The 6-foot-9½ center was the cornerstone
of Auerbach's success with his rebounding (and throwing the outlet
pass) and defense. In Russell's rookie year, Auerbach and the Celtics
won their first NBA title. With Russell and two other rookies, Heinsohn
and Ramsey, playing prominent roles, they defeated the Hawks, 125-123,
in double overtime in Game 7 of the Finals.
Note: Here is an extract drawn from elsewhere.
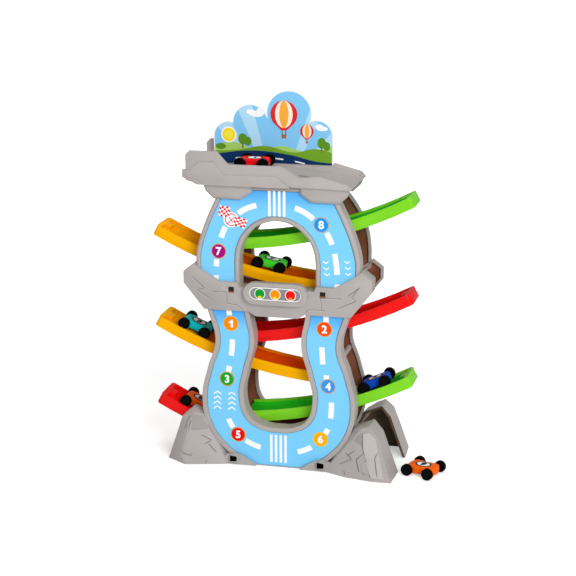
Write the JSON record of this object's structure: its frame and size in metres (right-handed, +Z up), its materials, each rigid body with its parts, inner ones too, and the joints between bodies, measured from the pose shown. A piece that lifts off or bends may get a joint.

After being defeated in the 1958 Finals by
the Hawks (when Russell was injured), Auerbach would never lose the
last game of the season again.
In 1959, the Celtics swept the Minneapolis
Lakers in four games in the Finals, the first of the eight consecutive
championships. They defeated the Hawks the next two seasons and the
Los Angeles Lakers the following two. Then it was the San Francisco
Warriors and the Lakers again.
In January of 1966, Auerbach announced he was
retiring as coach after the season.
The last title came in April when the Celtics
defeated the Lakers 95-93 in Game 7 in a contest that wasn't as close
as the score indicates. It came 10 days after Auerbach announced that
Russell would be his successor as coach.
From 1966-84, in his role as general manager,
Auerbach's Celtics won another six championships. In 1984, he retired
as GM but remained the team's president, with the Celtics winning
their 16th title in 1986. Today, Auerbach is vice chairman of the
board.
Auerbach has been honored often. In 1968, he
was elected to the Basketball Hall of Fame. Thirteen years later,
he was named NBA Executive of the Year. He is a member of the Jewish
Sports Hall of Fame.
Auerbach's view of competition was summed up
when he said, "Show me a good loser and I'll show you a loser."
With that attitude, it's no surprise Red Auerbach
is a winner, the best coach ever in the NBA.